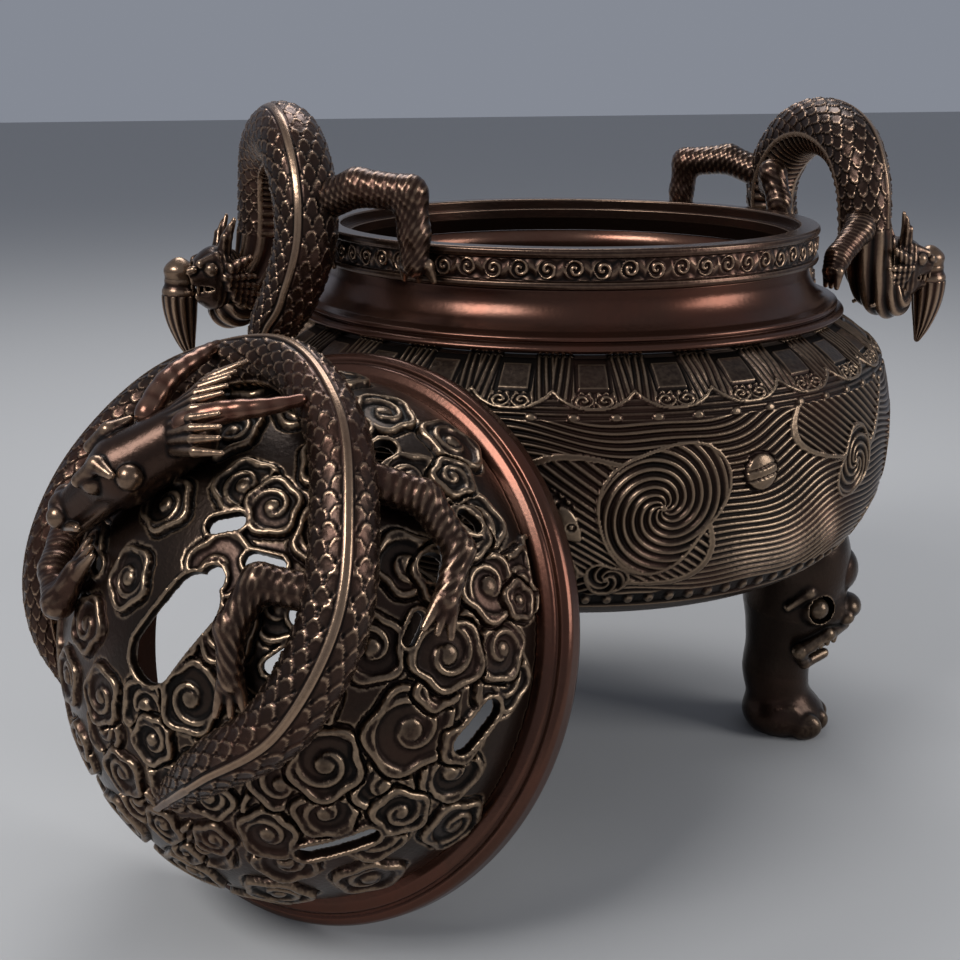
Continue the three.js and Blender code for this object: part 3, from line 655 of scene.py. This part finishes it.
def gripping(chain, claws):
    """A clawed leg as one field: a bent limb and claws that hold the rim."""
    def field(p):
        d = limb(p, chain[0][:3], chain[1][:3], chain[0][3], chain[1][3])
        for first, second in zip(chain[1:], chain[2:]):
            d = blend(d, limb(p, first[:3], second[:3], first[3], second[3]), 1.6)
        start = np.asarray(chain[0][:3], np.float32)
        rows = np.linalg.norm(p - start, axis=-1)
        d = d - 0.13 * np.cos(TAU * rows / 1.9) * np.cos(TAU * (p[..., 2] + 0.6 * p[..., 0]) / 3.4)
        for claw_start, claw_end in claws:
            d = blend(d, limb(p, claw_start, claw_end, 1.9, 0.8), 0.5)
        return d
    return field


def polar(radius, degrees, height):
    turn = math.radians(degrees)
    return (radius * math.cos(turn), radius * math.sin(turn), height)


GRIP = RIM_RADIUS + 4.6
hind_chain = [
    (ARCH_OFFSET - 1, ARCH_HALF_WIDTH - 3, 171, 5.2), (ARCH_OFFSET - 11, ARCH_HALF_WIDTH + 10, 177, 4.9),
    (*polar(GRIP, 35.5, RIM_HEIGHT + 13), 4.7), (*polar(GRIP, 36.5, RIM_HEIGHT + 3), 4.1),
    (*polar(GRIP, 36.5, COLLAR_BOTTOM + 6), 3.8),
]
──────
Give the data again, exactly as it stands.

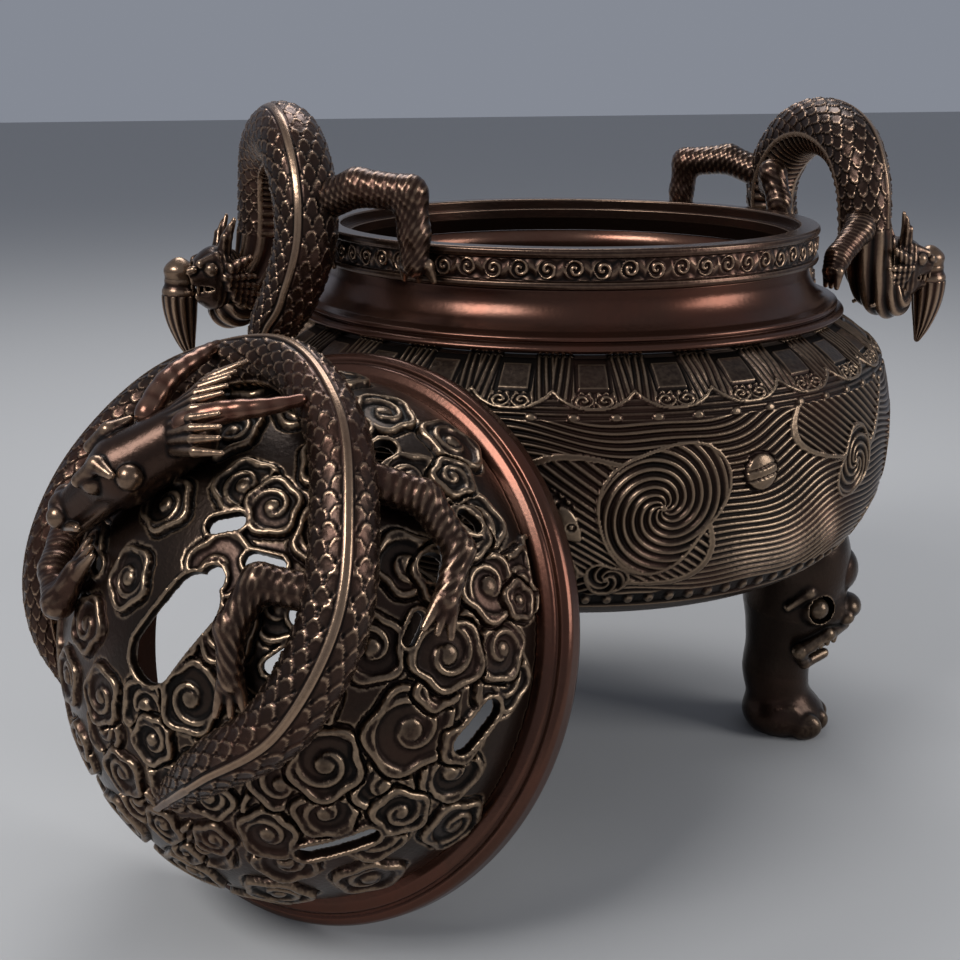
Continue the three.js and Blender code for this object: part 3, from line 655 of scene.py. This part finishes it.
def gripping(chain, claws):
    """A clawed leg as one field: a bent limb and claws that hold the rim."""
    def field(p):
        d = limb(p, chain[0][:3], chain[1][:3], chain[0][3], chain[1][3])
        for first, second in zip(chain[1:], chain[2:]):
            d = blend(d, limb(p, first[:3], second[:3], first[3], second[3]), 1.6)
        start = np.asarray(chain[0][:3], np.float32)
        rows = np.linalg.norm(p - start, axis=-1)
        d = d - 0.13 * np.cos(TAU * rows / 1.9) * np.cos(TAU * (p[..., 2] + 0.6 * p[..., 0]) / 3.4)
        for claw_start, claw_end in claws:
            d = blend(d, limb(p, claw_start, claw_end, 1.9, 0.8), 0.5)
        return d
    return field


def polar(radius, degrees, height):
    turn = math.radians(degrees)
    return (radius * math.cos(turn), radius * math.sin(turn), height)


GRIP = RIM_RADIUS + 4.6
hind_chain = [
    (ARCH_OFFSET - 1, ARCH_HALF_WIDTH - 3, 171, 5.2), (ARCH_OFFSET - 11, ARCH_HALF_WIDTH + 10, 177, 4.9),
    (*polar(GRIP, 35.5, RIM_HEIGHT + 13), 4.7), (*polar(GRIP, 36.5, RIM_HEIGHT + 3), 4.1),
    (*polar(GRIP, 36.5, COLLAR_BOTTOM + 6), 3.8),
]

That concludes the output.